Deep Data Prototype 1 (UK / SP)

2010
Mixed-media installation
Andy Gracie

 

Since the early 1970s we have sent robotic explorers into space to study the solar system. Carrying arrays of sensors they measure and define the characteristics of interplanetary and interstellar space. In the science fiction utopia of the 1970s we hoped that by now we would be regularly visiting the Moon, have bases on Mars and would know of other lifeforms. Astrobiology is based on a more pragmatic realisation, and proposes that we are more likely to find life, or evidence of life, closer to microbes than to ourselves.

DEEP DATA Prototype 1 forms the first stage of the Deep Data project, using data from space probes to recreate elements of the solar system environment within cultures of organisms currently used in astrobiology. Thus the project simulates a DIY astrobiological laboratory.

DEEP DATA Prototype 1 uses magnetometer data from the Pioneer and Voyager probes to recreate magnetic field experiments on cultures of tardigrades. Tardigrades are becoming one of the most important organisms in space bioscience as they are polyextremophiles and can enter suspended animation for long periods of time. Following an accelerated timeline the tardigrades experience the intense magnetic fields of the four gas giant planets and the more subtle and complex ones at the very edge of our solar system.

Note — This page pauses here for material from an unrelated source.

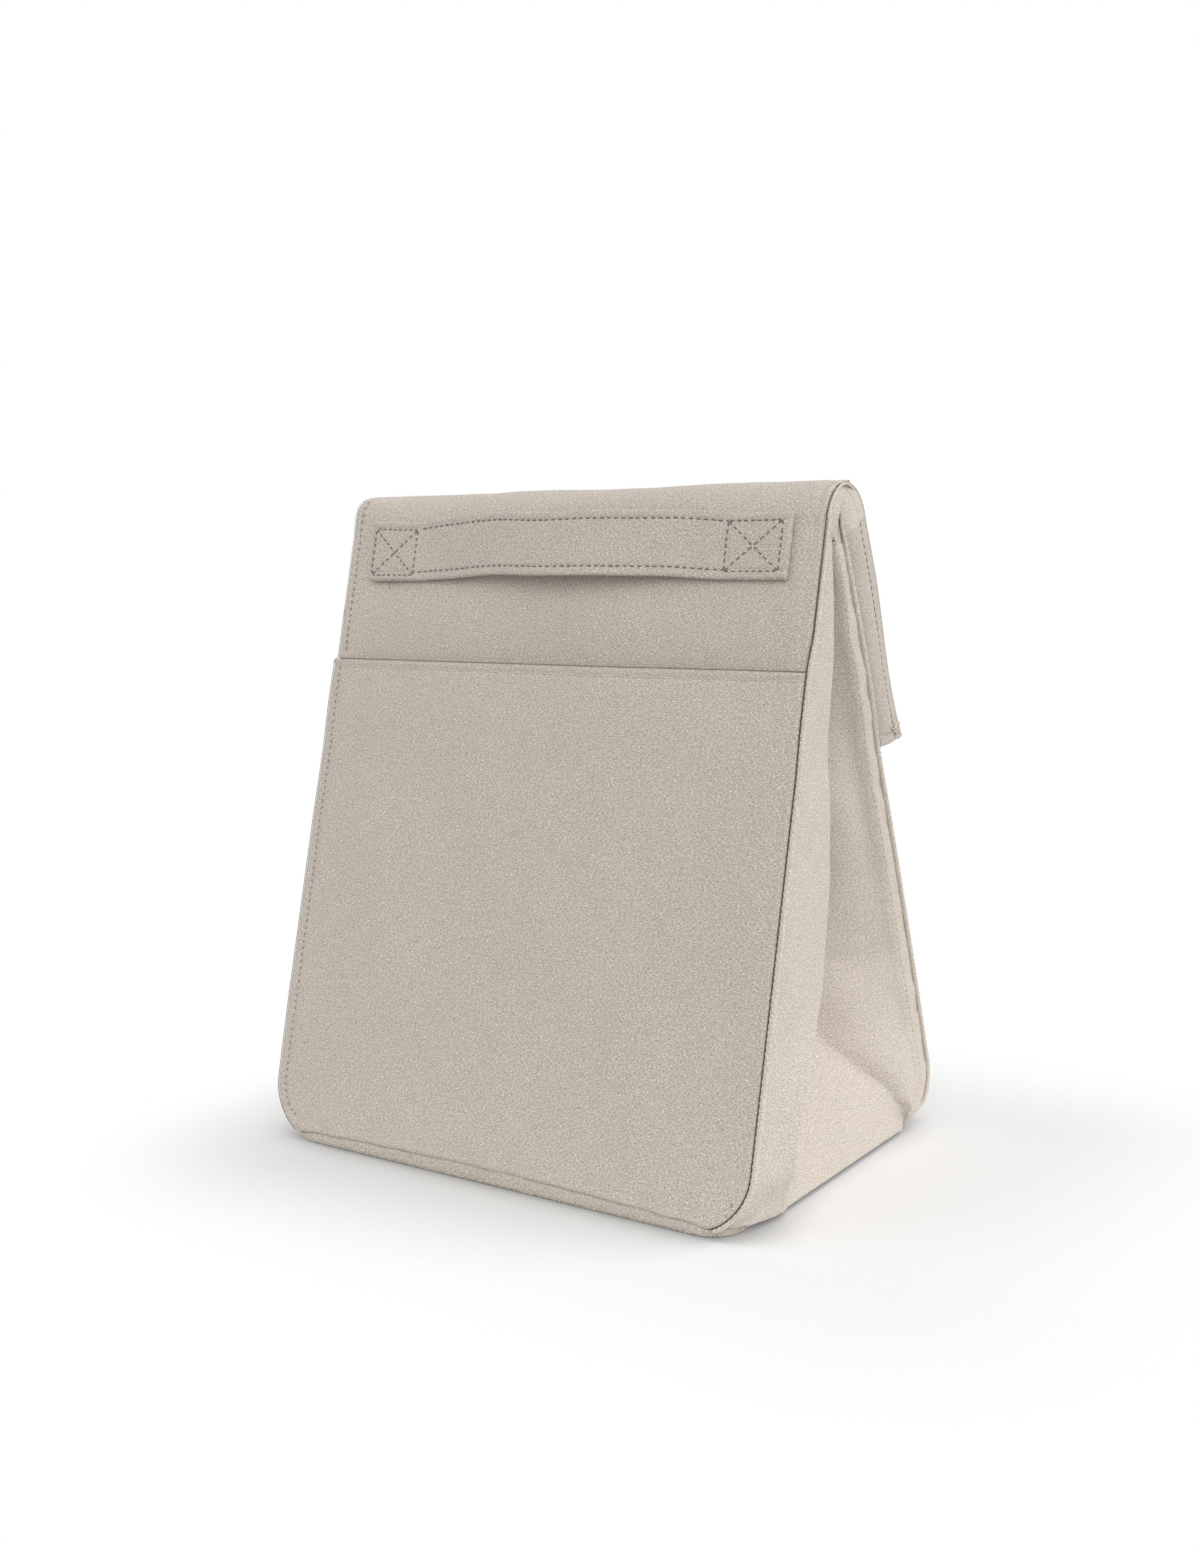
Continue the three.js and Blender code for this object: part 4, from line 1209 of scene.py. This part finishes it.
def base_outline(inset, points=10):
    x = HALF - BASE_INSET - inset - 3.0
    front = front_y(BASE_RIM) + inset + 0.5
    rear = float(rear_y(BASE_RIM)) - inset - 0.5
    r, rr = max(BASE_CORNER - inset, 1), max(BASE_REAR_CORNER - inset, 1)
    outline = []
    for cx, cy, radius, start in ((x - r, front + r, r, -90), (x - rr, rear - rr, rr, 0),
                                  (rr - x, rear - rr, rr, 90), (r - x, front + r, r, 180)):
        for a in np.radians(np.linspace(start, start + 90, points)):
            outline.append((cx + radius * math.cos(a), cy + radius * math.sin(a)))
    dense = []
    for i, a in enumerate(outline):
        b = outline[(i + 1) % len(outline)]
        count = max(1, int(math.hypot(b[0] - a[0], b[1] - a[1]) / 6))
        dense.extend((lerp(a[0], b[0], k / count), lerp(a[1], b[1], k / count)) for k in range(count))
    wider = [1.4 * float(smooth(abs(px) / 30 - 2.6) * (1 - smooth((py - front - 28) / 12))) for px, py in dense]
    return [(px + math.copysign(more, px), py) for more, (px, py) in zip(wider, dense)]


def stacked(name, rings, material, ripple=0.0):
    """Solid from closed rings one above the other, given as insets and heights."""
    reference = np.array(base_outline(0))
    loops = []
    for inset, z in rings:
        inner = np.array(base_outline(inset)) if inset < BASE_REAR_CORNER - 1 else None
        if inner is None or len(inner) != len(reference):
            inner = reference + unit(reference.mean(axis=0) - reference) * inset
        run = np.arange(len(inner)) * 2 * math.pi / len(inner)
        lift = ripple * waves(50 * np.cos(run), 50 * np.sin(run), 16, 91) * (z > 3)
        if ripple:
            front = 1 - smooth((inner[:, 1] - front_y(0) - 6) / 20)
            lift = lift + foot_lift(inner[:, 0], FOOT) * front * z / BASE_RIM
        loops.append(np.column_stack([inner, np.full(len(inner), z) + lift]))
    points = np.concatenate(loops)
    faces = face_out(points, ring_faces(len(loops), len(reference)))
    coords = np.column_stack([points[:, 0] + points[:, 1] * 0.2, points[:, 1] + points[:, 2], np.zeros(len(points))])
    return add_mesh(name, points, faces, material, coords, 40)


board_top = FABRIC + GAP + BOARD
base_foam_top = board_top + GAP + FOAM
padding_inset = FABRIC + GAP + STACK + 6
piece = stacked("base_cloth", [
    (1.9, 0), (0.9, 0.25), (0.25, 0.9), (0, 2), (-0.15, 3.6), (0, BASE_RIM - 0.3), (0.3, BASE_RIM),
    (FABRIC, BASE_RIM), (FABRIC, FABRIC + 1), (FABRIC + 0.8, FABRIC),
], MATERIALS["linen"], 0.18)
attach(piece, "fabric", "bag", "base_panel", flat=(0.238, 0.168), held="laid", rests_on=[])
for name, slot, low, high in (
    ("padding", "foam", board_top + GAP, base_foam_top),
    ("lining", "liner", base_foam_top + GAP, base_foam_top + GAP + LINER),
):
    piece = stacked(f"base_{name}", [(padding_inset, low), (padding_inset, high)], MATERIALS[slot])
    attach(piece, slot, "bag", f"base_{slot}", padded=slot == "foam", flat=(0.208, 0.140), held="laid")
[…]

The installation consists of a microscope and custom designed culture vessel for tardigardes which also houses electromagnets. Two flat monitors display the incoming data and the live video of the tardigardes with superimposed magnetic field lines as they experience the shifting magnetic fields.

 

Artist bio:

Andy Gracie works across various disciplines including installation, robotics, sound, video and biological practice. This work is situated between the arts and the sciences, creating situations of exchange between natural and artificial systems which allow new emergent behaviours to develop. More recently his work has begun to reflect cultural associations with the science of astrobiology.

He has exhibited across Europe as well as the USA, Japan, Mexico and Australia including several specific commissions for new works. He has also exhibited at ISEA, Artbots, Radar, Ars Electronica and at the Capital of Culture robotic exhibitions as part of Lille2004.

He has presented at numerous conferences and seminars internationally, has written and published a number of articles and papers, and his work has been featured in books by Stephen Wilson and Dmitry Bulatov.

His work has received honourable mentions from VIDA (2007) and Ars Electronica (2007).